In these final rules, the Tribunal did adopt a few of the more marginal or modest of the AODA Alliance’s recommendations. For example:
- the Tribunal accepted our recommendation that if it receives an incomplete human rights application and sends it back to the applicant, it should give an explanation on why it is incomplete.
- The draft rules had given the Tribunal the power to decide a case at a “written hearing.” That is one done in writing, where there’s no chance to speak directly to the Tribunal. This flew in the face of the Government’s promise that under Bill 107, everyone would get a hearing. The final rules addressed this by stating:
3.5 The Tribunal may conduct hearings in person, in writing, by telephone, or by other electronic means, as it considers appropriate. However, no Application that is within the jurisdiction of the Tribunal will be finally disposed of without affording the parties an opportunity to make oral submissions in accordance with these Rules.
- The Tribunal is proposing to adopt an Accessibility Policy regarding its work. We will have more to say about that soon. That Accessibility Policy may address some of the accessibility barriers in these rules, to some extent. We won’t know until we see the final version of that policy.
- The Tribunal eliminated an impediment in the draft rules to the Human Rights Commission intervening in individual cases.
One change in the rules might at first seem responsive to our concerns. It turns out to be more cosmetic than real. We were very concerned that under the draft rules, when a discrimination victim files an application with the Tribunal, they would have to list all important documents and witnesses.
It appears that the final rules have eliminated this excessive burden on discrimination victims, who just want to get their foot in the Tribunal’s front door. Yet the Tribunal’s forms still impose on discrimination victims this same duty to list key documents and witnesses. This change makes no practical difference. The only change the Tribunal made here that does make a difference is that the Tribunal eliminated from the rules the requirement that the application form list the “issues” that the claimant wants to advance. The claimant still must list all facts they want to rely on. This is a typical example of where this process is a trap for anyone who doesn’t have a lawyer to prepare the all-important application form.

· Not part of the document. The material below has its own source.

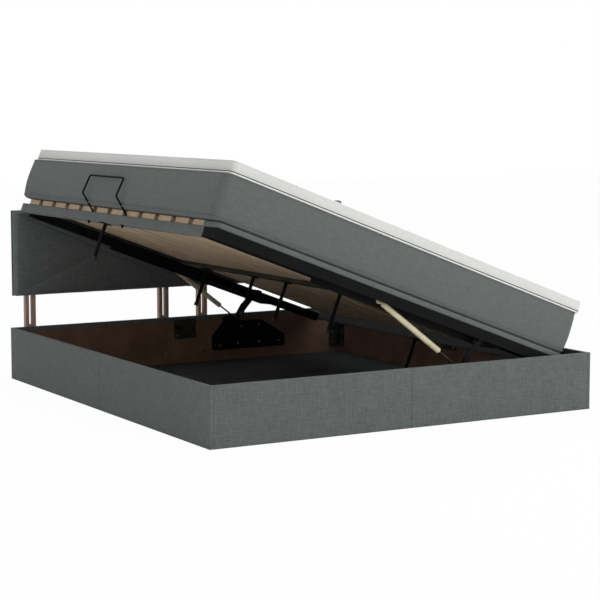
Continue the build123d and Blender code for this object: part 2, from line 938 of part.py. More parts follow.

On the other hand, the Tribunal mainly rejected the following important concerns that we raised:
a) These rules unnecessarily over-formalize and over-judicialize the Tribunal. The Tribunal is supposed to be more informal than the courts. These rules in some cases do the opposite.
b) These rules impose substantial new burdens on discrimination victims from the very start of the Tribunal process. For example, they impose on discrimination victims new burdensome requirements just to get a foot in the Tribunal’s front door. These demand more than do formal court rules for starting a law suit in court, and did the old Human Rights Code’s human rights complaint.
c) These burdens make it very important for discrimination victims to retain a lawyer from the very launching of a human rights application and throughout the Tribunal process. This is a significant, unjustified new barrier to access to justice for discrimination victims. It flies in the face of the Tribunal’s stated commitment to having an open, accessible process for resolving human rights cases.
d) These rules thereby create a new, serious, harmful barrier to access to prompt mediation of human rights cases.
e) The rules let the Tribunal violate the important right of parties to a human rights case to call whatever relevant evidence they wish that isn’t unduly repetitive, to prove their case.
f) The rules unjustifiably give the Tribunal excessive, sweeping power at every step of its process. They don’t set objective, clear criteria to ensure that the Tribunal doesn’t abuse its open-ended power or act arbitrarily. This is especially troubling since Bill 107 significantly reduces the courts’ power to review the Tribunal’s actions.
g) The rules don’t provide sufficient ways for a party to ensure that an opposing party obeys them.
h) The rules don’t adequately ensure that when the Human Rights Commission launches its own case at the Tribunal, the Commission gives equality-seeking groups, potentially interested in the case, timely notice of the Commission’s application. The rules don’t ensure that those equality-seeking groups will get sufficient opportunity to intervene in the case.
i) The rules don’t ensure that wherever possible, the same Tribunal member presides at all stages of a case (apart from mediation). This risks increasing the parties’ expenses. It risks the Tribunal’s inconsistent handling of a case.
You may wonder what the Human Rights Commission thinks of the Tribunal’s proposed rules. The Commission is supposed to be a strong advocate for fairness in the human rights process.
We cannot find out. We regret that Barbara Hall, Chief Commissioner of the Ontario Human Rights Commission, has refused to disclose the Human Rights Commission’s submission to the Human Rights Tribunal on the Tribunal’s proposed rules. AODA Alliance Human Rights Reform Representative David Lepofsky had to file a Freedom of Information Act application to try to get that document from the Human Rights Commission. Chief Commissioner Barbara Hall refused to disclose it.
According to the Commission’s letter to Mr. Lepofsky, the requested document is being kept secret because to reveal this document would reveal advice or recommendations of a public servant, any other person employed in the service of an institution, or a consultant retained by an institution.
Yet the Human Rights Commission has made public a number of its submissions to various government departments and agencies. Disclosing those documents no doubt would reveal advice or recommendations that the Human Rights Commission has received.
The Human Rights Commission should be publicly accountable for its submissions on the Tribunal’s proposed rules. We urge the Human Rights Commission to make their submissions to the Human Rights Tribunal. It would be informative to see if the Tribunal listened to the Human Rights Commission any more than it did to our community and those who supported us, in developing these rules.